Cruickshank is ready to shout TE’s plight from the rooftops.

“You send it to every legislator, you send it to the governor, you give it to the citizens, you give it to [the media] and say, this is what’s going to bankrupt the schools, not any mismanagement that’s happened at a local level,” Cruickshank said.

The T/E Board Presdient's message to Harisburg?

“Fix your mess,” she said. “The problem is state-created. And why should I tax citizens locally via an EIT, for a mess that the state created?”

While the Tax Study Group's work is over, the discussion of an EIT is far from over. Frankly, it’s really just begun. The discussion will go to a new level on November 14, at a special School Board meeting. That is when current school board  members will decide whether or not to recommend the possibility of putting an EIT on the ballot. There is a state-mandated deadline of November 16 for the first step.

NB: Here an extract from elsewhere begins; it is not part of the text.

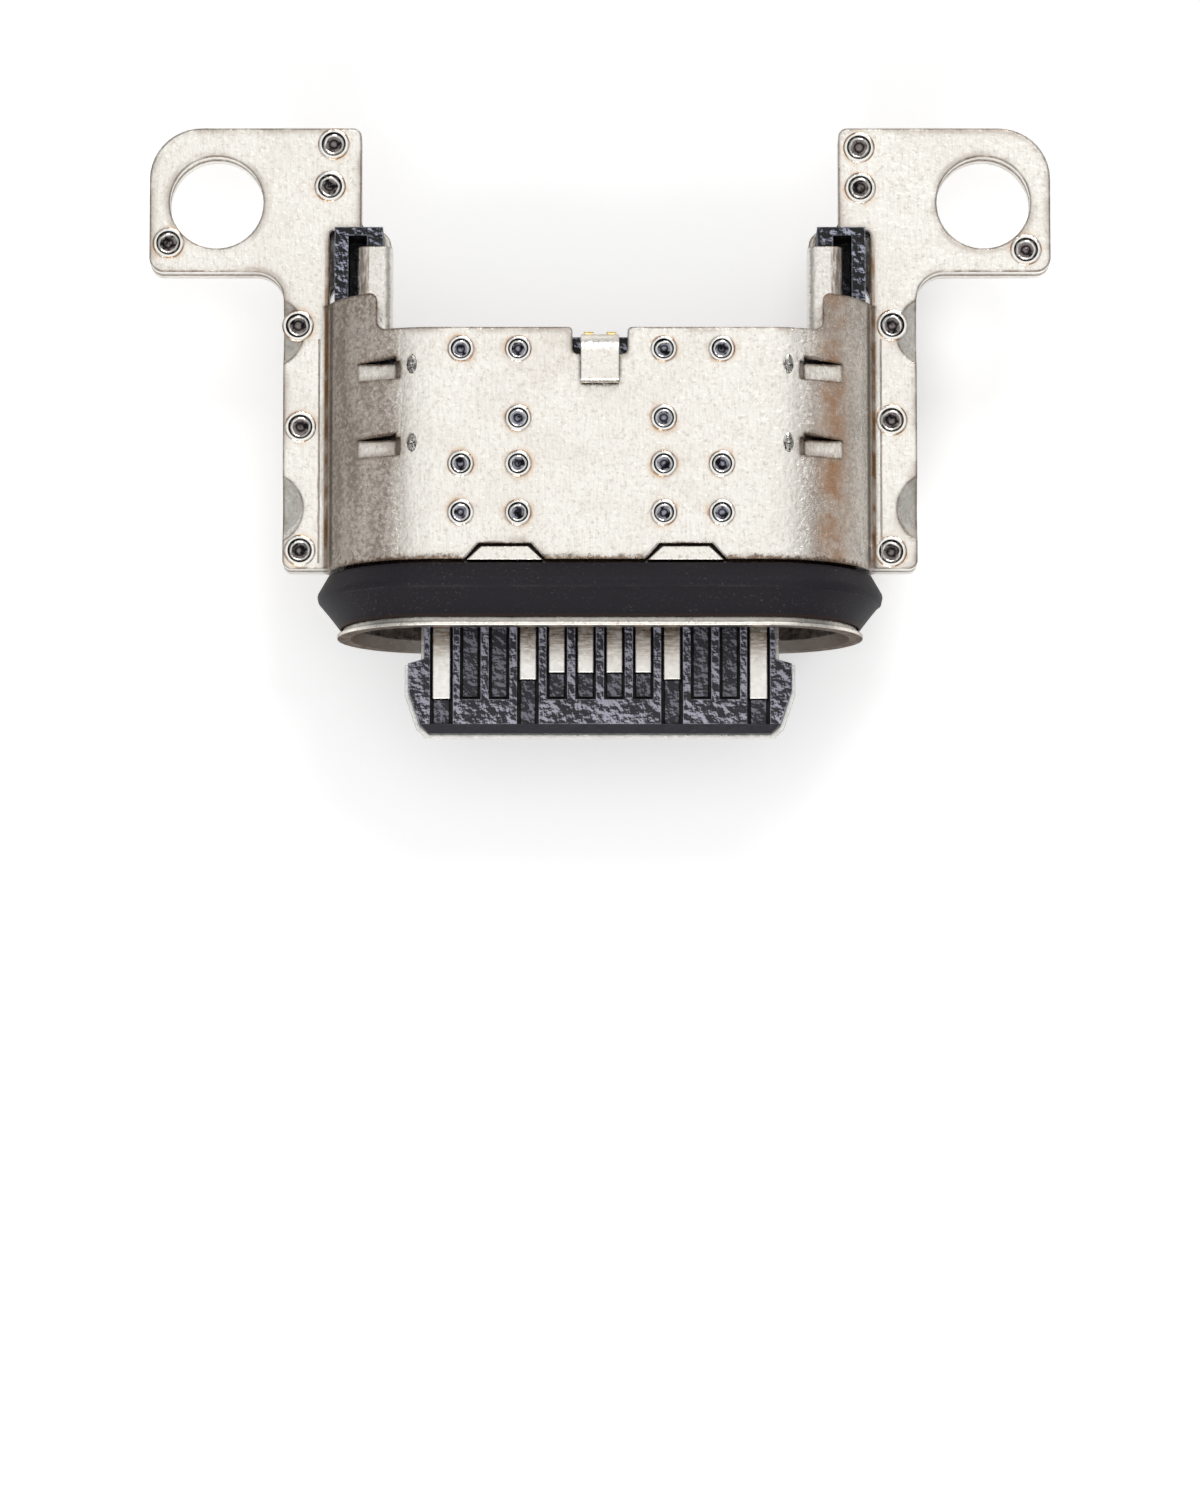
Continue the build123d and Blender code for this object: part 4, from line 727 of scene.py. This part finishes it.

If the current members of the board vote to leave the option of an EIT open, then the new school board members would have to vote again in February, at least 60 days before the April primary election, on the whether to put the EIT question on the ballot.

According to T/E School Board Vice President Betsy Fadem, an EIT isn’t out of the question just yet. On the contrary, it’s “absolutely” still up in the air.

“I see it as a great way to start our deliberation as a board, on the 14th,” said Fadem. 

While all candidates, both Republican and Democrat have taken a stand as "personally" opposing the EIT, that is a far different question than whether they would vote to put it on the ballot. Republicans generally would not.

Some Democrats, including Easttown Democrat Leader and school board candidate Craig Lewis told Patch last week he would be open to letting the voters decide.

Tredyffrin Democrat Leader Dariel Jamieson told Patch she would challenge Republican candidates for and on the Tredyffrin Board of Supervisors to pledge not to take half the revenue generated by an EIT. (Under Pennsylvania law, townships are permitted to take 50% of a school district's EIT revenue just by passing a resolution). Of course in order to have an EIT the school board would have to first vote to put the tax on the ballot, and the public would have to approve.